Hors les murs, au Centquatre, l’Odéon présente Depois do Silêncio. En mêlant, comme à son habitude, théâtre et vidéo, Christiane Jatahy agence un espace pour dire le combat transgénérationnel d’une communauté de descendants d’esclaves dans le nord-est du Brésil.
Le collage effectué dans Depois do silêncio relie, à soixante ans d’écart, le documentaire Cabra Marcado para Morrer d’Eduardo Coutinho au roman Charrue Tordue d’Itamar Vieira Junior. Preuve que les torts subis par les descendants des quatre millions d’esclaves déplacés de l’Afrique au Brésil dessinent un continuum qui court jusqu’au présent. L’un des personnages l’annonce très tôt : cet esclavage existe encore, il a seulement pris d’autres formes. Plus tard, une autre explique que la montée sur scène prend pour elle le sens d’une cassure, comme si la représentation était la première étape d’une sortie vers le haut du fatalisme historique.

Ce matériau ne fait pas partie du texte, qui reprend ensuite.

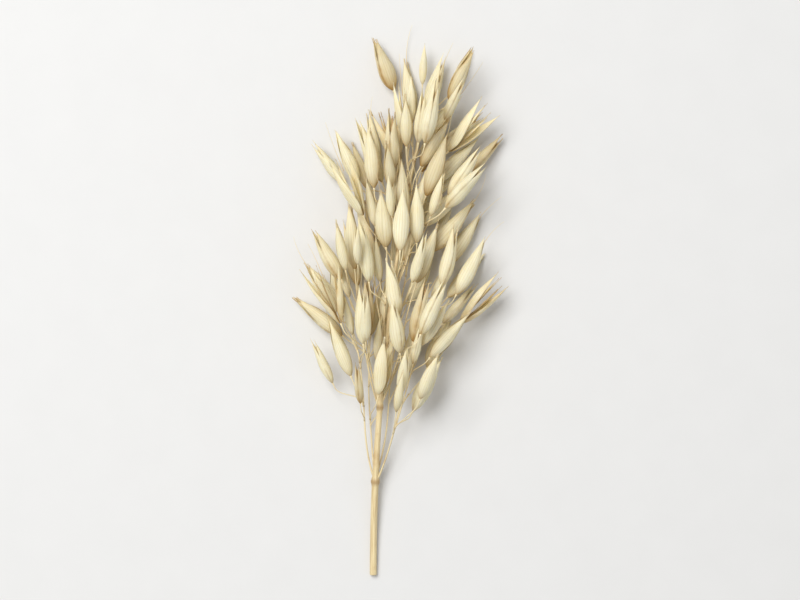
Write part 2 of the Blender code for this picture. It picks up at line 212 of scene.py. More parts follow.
def husk_finish(name, depth, nerve_share):
    """Papery tissue. depth is painted shade: how far its colour leans from ivory to tan, for husks deep
    inside a spikelet.
    """
    finish = Finish(name)
    along, across = finish.run()
    # This value is each spikelet's own colour plus painted shade on those that sit low.
    tone = finish.attribute("tone")
    place = finish.place()
    fibres = finish.noise(finish.stretch(FIBRE_SCALES, across, along, tone), 1.0, 4.0, 0.62)
    sway = finish.noise(finish.stretch(SWAY_SCALES, across, along, tone), 1.0, 1.0)
    blotches = finish.noise(place, BLOTCH_SCALE)
    specks = finish.noise(place, SPECK_SCALE, 2.0) + blotches * 0.45
    wave = ((across + sway * NERVE_SWAY) * (2 * math.pi * NERVES)).cosine()
    nerves = (wave * 0.5 + 0.5) ** NERVE_SHARPNESS
    from_middle = (across * 2 - 1).size()
    colour = finish.blend((blotches - 0.34) * 1.2, IVORY, STRAW_YELLOW)
    colour = finish.blend((0.24 - tone) * 1.8, colour, GREENISH)
    colour = finish.blend((fibres - 0.45) * 1.6, colour, BLEACHED)
    colour = finish.blend(nerves * nerve_share * (1 - from_middle**4), colour, NERVE)
    # Painted shade: tan along the husk's edges, where it wraps under, and at its base. It is also darker
    # towards its tip.
    painted_edge_shade = from_middle**4 * (blotches * 1.6 - 0.35)
    worn = (1 - along) ** 6 * 0.85 + along**9 * 0.35 + painted_edge_shade
    # Painted shade also comes from depth, for husks inside a spikelet, and from how low a spikelet sits. The
    # rest of what leans it to tan is each spikelet's own colour.
    shade = (tone - 0.64) * 1.1 + worn + depth
    colour = finish.blend(shade.held(), colour, TAN_FOR_SHADE_AND_BLOTCHES)
    colour = finish.blend((specks - 1.02) * 9, colour, SPECK)
    return finish.finish(
        Base_Color=colour,
        Roughness=fibres * 0.25 + 0.48,
        Normal=finish.bump(nerves * 0.35 + fibres * 0.9, HUSK_BUMP, 0.7),
        Subsurface_Weight=0.25,
        Subsurface_Radius=(1.0, 0.62, 0.30),
        Subsurface_Scale=0.0014,
        Specular_IOR_Level=0.28,
    )


HUSK = husk_finish("oat_husk", HUSK_PAINTED_SHADE, HUSK_NERVES)
INNER_HUSK = husk_finish("oat_inner_husk", INNER_PAINTED_SHADE, INNER_NERVES)
print("finishes", HUSK.name, INNER_HUSK.name)

# %% [markdown]
# ## Straw and bristle
#
# Straw is a bundle of long fibres under a waxy skin, so it shines a little and its colour runs
# lengthwise. It is brown at its nodes and pales towards the threads that bear the spikelets, so one
# value is stored along each run: from 0 for plain straw up to 1 for the palest thread, and below 0 where
# a node is brown. Bristles are the same tissue, thin and browner at the root.

# %% Colours of the straw
STRAW_TAN = (0.46, 0.31, 0.13)
STRAW_GOLD = (0.82, 0.69, 0.40)
THREAD_PALE = (0.86, 0.75, 0.47)
NODE_BROWN = (0.36, 0.22, 0.09)
BRISTLE = (0.62, 0.43, 0.20)
STEM_RIBS = 12
STREAK_SCALES = (3.2, 3.2, 9)
STRAND_SCALES = (11, 11, 30)
STRAW_BLOTCH_SCALE = 140.0
BRISTLE_GRAIN_SCALE = 900.0
STRAW_BUMP, BRISTLE_BUMP = 0.00008, 0.00002


def straw_finish():
    """Long fibres: noise on a stretched cylinder (cos a, sin a, along), so it has no seam."""
    finish = Finish("oat_straw")
    along, across = finish.run()
    pale = finish.attribute("pale")
    angle = across * (2 * math.pi)
    east, north = angle.cosine(), (angle - math.pi / 2).cosine()
    streaks = finish.noise(finish.stretch(STREAK_SCALES, east, north, along), 1.0, 5.0, 0.7)
    fibres = finish.noise(finish.stretch(STRAND_SCALES, east, north, along), 1.0, 3.0)
    ribs = (angle * STEM_RIBS).cosine() * 0.5 + 0.5
    blotches = finish.noise(finish.place(), STRAW_BLOTCH_SCALE)
    colour = finish.blend((streaks - 0.34) * 3.2 + ribs * 0.2, STRAW_TAN, STRAW_GOLD)
    colour = finish.blend(pale * 0.85, colour, THREAD_PALE)
    colour = finish.blend((fibres - 0.50) * 1.8, colour, BLEACHED)
    colour = finish.blend((blotches - 0.52) * 2.2, colour, TAN_FOR_SHADE_AND_BLOTCHES)
    colour = finish.blend((0 - pale) * 2.0, colour, NODE_BROWN)
    return finish.finish(
        Base_Color=colour,
        Roughness=fibres * 0.25 + 0.34,
        Normal=finish.bump(fibres * 0.7 + streaks * 0.5, STRAW_BUMP, 0.7),
        Specular_IOR_Level=0.45,
    )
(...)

Depois do silêncio met en scène les héroïnes du roman d’Itamar Vieira Junior, Bibiana et Belonisia. Les deux sœurs de la communauté paysanne de la Chapada Diamantina y évoquent la perte de Severo, abattu par la police pour s’être levé contre des injustices structurelles répliquées de génération en génération. La rage de cette famille se mêle à celle du documentaire de Coutinho, pleurant l’assassinat de João Pedro Teixeira, tête de file d’une révolution paysanne assassiné en 1962.
Faire chanter les oiseaux
Le film, dont le tournage, deux ans après, avait été interrompu pour vingt ans par le coup d’état militaire, faisait rejouer aux survivants la période entourant cet assassinat politique. Jatahy reprend le même principe, mêlant acteurs et membres de la Chapada Diamantina sur scène comme à l’écran. Ils nous guident, au long d’un voyage entre fiction et réalité au sein de cette communauté du Nordeste. La distance brechtienne à laquelle Jatahy reste fidèle d’œuvre en œuvre tient ici, d’abord, à cette spontanéité construite, le caractère faussement improvisé de la conférence que vient trahir l’intégration complète du sous-titrage dans le jeu et la synchronisation millimétrée de la vidéo et la scène.
La pièce fonctionne comme une ode à cette communauté paysanne dont elle donne à voir, dans des plans larges a échelle humaine, les corps réunis. Elle fait en outre résonner le bruit de ses oiseaux (imités en direct par le musicien Aduni Guedes) et ses chansons traditionnelles, passant des hauts-parleurs aux voix des comédiens. Quitte à frôler parfois l’esthétisation, ce dont certaines images « pauvres » parviennent à nous réveiller justement. Ainsi en est-il de cette entrée dans un cimetière odieusement condamné par un propriétaire terrien néo-esclavagiste : la vie de ces esclaves modernes, c’est aussi, par symbole, ce vieux portail enfoncé de force et ces mauvaises herbes au-dessus des morts.
Une pièce sans pathos
L’une des particularités de la pièce réside dans sa manière de faire dégénérer le diaporama lancé par les comédiennes vers le cinéma augmenté. De cette manière, elle établit un lien entre le document et l’imaginaire, mettant sur un plan d’équivalence les conditions matérielles de la communauté et les constructions mythiques qui leur donnent sens. Au gré de ruptures nettes et nombreuses, Jatahy maintient un va-et-vient entre la froideur d’une leçon socio-historique et la truculence de formes cinématographiques qu’elle aime à tirer vers le terrain fantastique et horrifique.
Malgré sa proximité avec la communauté qu’elle dépeint, la pièce s’interdit tout pathos. À la place, le terrain est occupé par cette exploration du cinéma de genre, mais aussi par des touches d’humour, du jeu (admirablement servi par son très beau quatuor de comédiens, Gal Pereira, Lian Gaia, Juliana França et Aduni Guedes), et une recherche délibérée de la sophistication formelle. De cette manière, Jatahy parvient à se sortir dignement d’une équation compliquée, aux prises avec un réel traversé d’inégalités extrêmes. Dans Depois do silêncio, la question de la représentation ne s’arrête pas à une affaire de discours. Elle ne peut se régler qu’en tant que geste performatif — en partant, donc, d’un problème de mise en scène, formalisé entre la scène et l’écran.